Adding some of the under-the-cap money to the mid-level exception allows the Sixers to offer PJ Tucker $39 million over three years, which should be enough to sign him.

So, from the Sixers' perspective they are sending out Harris, Thybulle, Niang, Milton and Kotkmaz and getting back PJ Tucker, Keldon Johnson, Hartenstein, Coffey, and, perhaps Tre Jones. If they get Tre Jones, then the Sixers would end up with 13 players under contract and 2 player on two-way contracts. This does not include Michael Foster, Jr., who just signed a free agent contract with the Sixers as an UDFA. I don't know the terms of his contract. But, the Sixers would be about $9 million over the cap and about $18 million under the tax line. There would be only three players on 1 year contracts: Reed, Joe, and K Johnson. They should all be easy to sign to extensions.

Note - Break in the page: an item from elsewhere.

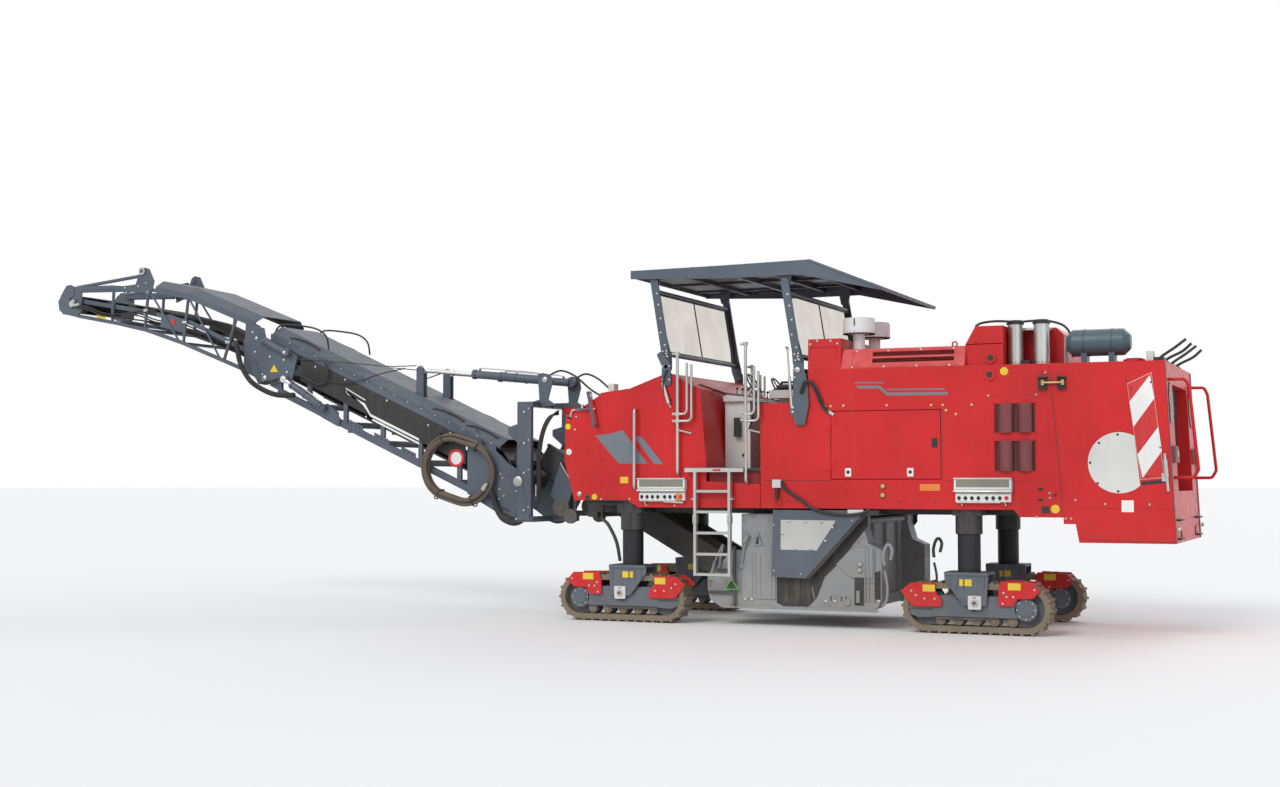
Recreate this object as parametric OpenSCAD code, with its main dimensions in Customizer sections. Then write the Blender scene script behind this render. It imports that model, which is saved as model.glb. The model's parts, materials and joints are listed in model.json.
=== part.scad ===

The team would be remarkably similar to last year's team. The defense of PJ and scoring of Johnson replacing scoring of Harris and the defense of Green in the starting line up. Melton's defense from the bench replacing Thybulle's defense as well as the willingness to shoot, ball handling and bit of playmaking of Milton or Korkmaz. Coffey's three point shooting replaces Niang's. Hartenstein and Bassey will form one of the better sets of back ups for Embiid the Sixers have ever had. Like last year's team, the hopes for the year will be placed on Coffey, Melton, Hartenstein, Bassey, Reed, K J, and Joe repeating or improving on their previous production. It is hoped that more of them will succeed in this than the almost universal failure of Niang, Green, Thybulle, Korkmaz, Milton and Joe last year. Only Joe remains. So, the coach will not be tempted to play any of those that disappointed last year. A good year is reasonably to be hoped for and even getting past the second round.